In July 2014, Jo-Ann Fabrics departed Washington Mall for the nearby Washington Crown Center. This marked the end of Washington Mall's active interior, as Jo-Ann Fabrics had been the last remaining interior tenant.

Toys R Us closed its Washington Mall location in the company's 2018 bankruptcy. Subsequently, the Washington Mall sign and the Imperial Cleaners sign were removed, and the former JCPenney area was fenced off to the boundary of Staples to deter trespassing. Between 2019 and 2022, the vacated space was used seasonally by Spirit Halloween. From 2022 to 2023, retail chain Gabe's used the former Toys R Us space as a distribution center, after which the space was vacated entirely. In February 2024, Staples closed after the property owner declined to bring the building up to code. By early 2024, only two stores remained open—Grand China Buffet and Harbor Freight Tools—both accessible only from the exterior.
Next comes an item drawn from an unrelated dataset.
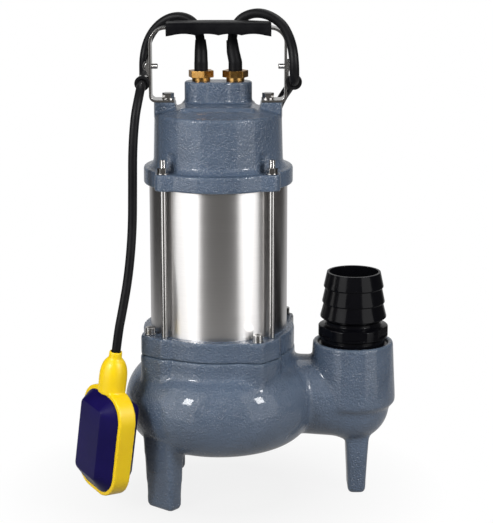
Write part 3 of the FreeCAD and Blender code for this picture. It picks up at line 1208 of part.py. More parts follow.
def float_switch():
    where = float_placement()
    half_band = S.band_thickness / 2
    half_height = S.float_height / 2
    neck_top = half_height + S.neck_length
    ring_slab = cut("band_ring", rounded_slab("band_slab", S.float_width, S.float_height, 22, -half_band, half_band),
                    rounded_slab("band_room", S.float_width - 12, S.float_height - 12, 16, -half_band - 1, half_band + 1))
    neck = turned("neck_turned", [
        (3, half_height - 2.3), (11.5, half_height - 2.3), (11.7, half_height + 10.5), (11.5, half_height + 15),
        (10.9, half_height + 19), (10, half_height + 22), (8.7, half_height + 24.7), (7, half_height + 26.8),
        (5.7, half_height + 28), (5.5, half_height + 29), (5.4, neck_top), (3, neck_top)])
    band = cut("band_part", joined("band_whole", ring_slab, neck),
               rod("neck_bore", S.float_cable / 2 + 0.04, half_height - 9, neck_top + 1))
    band.Placement = where
    node(band, "float_band")

    depth = float(S.shell_depth)
    shells = []
    for i, side in enumerate((-1, 1)):
        outer = shell_solid("shell_outer_%d" % i, side, 0, depth)
        room = shell_solid("shell_room_%d" % i, side, SHELL_WALL * 1.3, depth - SHELL_WALL)
        shell = cut("shell_%d" % i, outer, room)
        shell.Placement = where
        shells.append(shell)
    node(group("shell_pair", *shells), "float_shells")

    y = S.channel_y
    half_channel = S.ball_radius + 2.4
    reach = half_band + S.shell_depth - SHELL_WALL - 0.05
    posts = [rod_along("carrier_post_%d" % i, "x", 3, (-reach, py, pz), reach * 2)
             for i, (py, pz) in enumerate(((4, -12), (-9.5, 0.5)))]
    channel = joined("channel_whole", block("channel_block", (-half_channel, y - half_channel, -33),
                                            (half_channel, y + half_channel, 8)),
                     block("switch_shelf", (-8, -22, 0), (8, -3.4, 2.4)), *posts)
    carrier = cut("carrier_part", channel, rod("channel_bore", S.ball_radius + 0.4, -30.5, 9, 0, y),
                  block("lever_window", (-4, y - half_channel - 1, 0.4), (4, y, 9)))
    carrier.Placement = where
    node(carrier, "switch_carrier")

    switch = cut("switch_part", block("switch_block", (-3.2, -22.4, 6.4), (3.2, -3.9, 16.4)),
                 rod_along("switch_hole_a", "x", 1.2, (-4, -18.4, 11.4), 8),
                 rod_along("switch_hole_b", "x", 1.2, (-4, -7.9, 11.4), 8))
    switch.Placement = where
    node(switch, "float_microswitch")

    lever_y, lever_z = -14, 5
    hub = rod_along("lever_hub", "x", 1.1, (-2, lever_y, lever_z), 4)
    blade = block("lever_blade", (-2, lever_y, lever_z - 0.4), (2, 8, lever_z + 0.2))
    lever = joined("lever_part", hub, blade)
    lever.Placement = where
    node(lever, "switch_lever")

    rest = where.multVec(Vector(0, float(y), -30.2 + float(S.ball_radius)))
    node(ball("ball_part", S.ball_radius, *rest), "float_ball")

    entry = where.multVec(Vector(0, 0, float(neck_top)))
    inside = where.multVec(Vector(0, 0, float(half_height) - 6))
    approach = entry + FLOAT_AXIS * 13
    lower = FLOAT_ROUTE_LOWER + [tuple(approach)]
    path, radii = rounded_path(lower + [tuple(inside)])
    print("float_cable_lower: bend radii in diameters", [round(r / float(S.float_cable), 1) for r in radii])
    node(checked_tube("float_cable_lower_part", path, S.float_cable / 2), "float_cable_lower")
    print("float neck top", entry, "approach", approach, "end inside", inside)
    print("ball rest", rest, "float axis", FLOAT_AXIS, "lever pivot",
          where.multVec(Vector(0, lever_y, lever_z)), "lever axis", where.Rotation.multVec(Vector(1, 0, 0)))


for build in (volute_casing, motor_base, seal_cover, shaft_seals, base_hardware, motor, shaft_and_bearings, impeller,
              bearing_bracket, upper_cover, cover_contents, tie_rods, handle, cable_clips, hose_tail,
              glands_and_cables, power_cord, float_switch):
    build()
doc.recompute()

faults = [o.Name for o in doc.Objects if "Invalid" in o.State or "Error" in o.State]
if faults:
    raise RuntimeError("failed objects: %s" % ", ".join(faults))
for name, thing in NODES.items():
    if thing.Shape.isNull() or not thing.Shape.isValid() or not thing.Shape.Solids:
        raise RuntimeError("bad shape: " + name)

os.makedirs("parts", exist_ok=True)
for name, thing in NODES.items():
    thing.Shape.exportStep("parts/%s.step" % name)
print("%d nodes, %d solids" % (len(NODES), sum(len(t.Shape.Solids) for t in NODES.values())))
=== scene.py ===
import json
import math

import bpy
from mathutils import Matrix, Vector


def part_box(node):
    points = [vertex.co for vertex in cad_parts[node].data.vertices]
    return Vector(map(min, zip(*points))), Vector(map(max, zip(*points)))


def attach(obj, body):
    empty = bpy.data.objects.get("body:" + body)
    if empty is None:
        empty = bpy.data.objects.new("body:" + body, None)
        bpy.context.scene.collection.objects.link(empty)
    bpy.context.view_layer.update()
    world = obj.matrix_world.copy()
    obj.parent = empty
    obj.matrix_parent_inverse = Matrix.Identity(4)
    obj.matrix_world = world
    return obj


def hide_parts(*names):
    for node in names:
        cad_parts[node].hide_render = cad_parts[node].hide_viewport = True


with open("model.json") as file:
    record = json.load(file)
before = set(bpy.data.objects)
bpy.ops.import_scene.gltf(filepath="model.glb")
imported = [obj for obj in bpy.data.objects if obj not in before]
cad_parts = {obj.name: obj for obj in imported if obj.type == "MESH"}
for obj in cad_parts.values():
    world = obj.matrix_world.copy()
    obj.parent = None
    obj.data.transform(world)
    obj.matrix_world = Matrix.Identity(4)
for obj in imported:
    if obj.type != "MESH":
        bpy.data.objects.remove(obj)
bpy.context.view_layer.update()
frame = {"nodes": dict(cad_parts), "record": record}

mm = 0.001


# The camera stands 1.45 m in front of the pump and looks down on it by 13.1 degrees, with a long lens,
# so that uprights stay nearly upright and the flanges show as flat ovals.

camera_place = (0.0236, -1.4123, 0.4826)
camera_dip = math.radians(13.1)
bpy.ops.object.camera_add(location=camera_place, rotation=(math.radians(90) - camera_dip, 0, 0))
camera = bpy.context.object
camera.name = "camera"
camera.data.lens = 117.42
camera.data.clip_end = 20
bpy.context.scene.camera = camera


# The studio is a sheet of white paper that runs back into a white backdrop. A tall softbox stands at each
# side in front, with a small bright flash before it, and a weak softbox hangs behind and above. Metal sees
# the backdrop behind the pump, dark walls at the sides and a little light from the camera's side.

floor_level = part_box("volute_casing")[0].z
paper_size = (1.0, 4.4, 1)
paper_shift = (0.02, 1.8, 0)


def deselect():
    """Operators act on all that is selected, so nothing is left selected."""
    bpy.ops.object.select_all(action="DESELECT")


def finish_with(piece, paint):
    """Gives a piece one material all over."""
    piece.data.materials.clear()
    piece.data.materials.append(paint)


def light_path_sum(tree):
    """1 for camera and transmission rays, less for glossy rays, and 0 for light that falls on things."""
    rays = tree.nodes.new("ShaderNodeLightPath")
    total = rays.outputs["Is Camera Ray"]
    for label, share in (("Is Glossy Ray", 0.4), ("Is Transmission Ray", 1.0)):
        either = tree.nodes.new("ShaderNodeMath")
        either.operation = "MULTIPLY_ADD"
        either.inputs[1].default_value = share
        tree.links.new(rays.outputs[label], either.inputs[0])
        tree.links.new(total, either.inputs[2])
        total = either.outputs["Value"]
    return total


deselect()
bpy.ops.mesh.primitive_plane_add(size=1, location=(0, 0, floor_level))
floor = bpy.context.object
floor.name = "floor"
bpy.ops.object.mode_set(mode="EDIT")
bpy.ops.transform.resize(value=paper_size, center_override=(0, 0, floor_level))
bpy.ops.transform.translate(value=paper_shift)
bpy.ops.object.mode_set(mode="OBJECT")
floor_paint = bpy.data.materials.new("floor_white")
floor_paint.use_nodes = True
ground = floor_paint.node_tree
matt = ground.nodes["Principled BSDF"]
matt.inputs["Base Color"].default_value = (0.22, 0.22, 0.22, 1)
matt.inputs["Roughness"].default_value = 0.9
matt.inputs["Specular IOR Level"].default_value = 0.1
glow = ground.nodes.new("ShaderNodeEmission")
glow.inputs["Color"].default_value = (1, 1, 1, 1)
glow.inputs["Strength"].default_value = 1.0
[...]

Washington Mall was once the predominant retail destination in Washington. Until the 1990s, it held its own against competition. Its decline accelerated with the expansion and renovation of the competing Franklin Mall (now Washington Crown Center) and, later, the opening of a nearby Tanger Outlets center. The mall also lost tenants to newer power centers that opened nearby. By the mid-2000s, the mall was largely vacant and maintenance requirements were being neglected. By the early 2010s, the structure had deteriorated visibly and portions of the mall interior had been sealed off. Various outparcels and other stores around the mall remained occupied, and the detached cinema that was once associated with the mall closed in 2013 and was demolished in 2016.

In February 2025, plans to demolish the mall were announced. The former Toys R Us section was planned for renovation and conversion into a car dealership. Following asbestos removal, demolition began in July 2025, with a Costco planned for the site.
By late September 2025, Neiswonger Construction had begun demolishing much of the mall interior, including the north wall. By December 2025, most of the central structure had been removed and demolition of the former JCPenney building was underway. On the southeast side, a new 6,000-square-foot Harbor Freight store was also under development.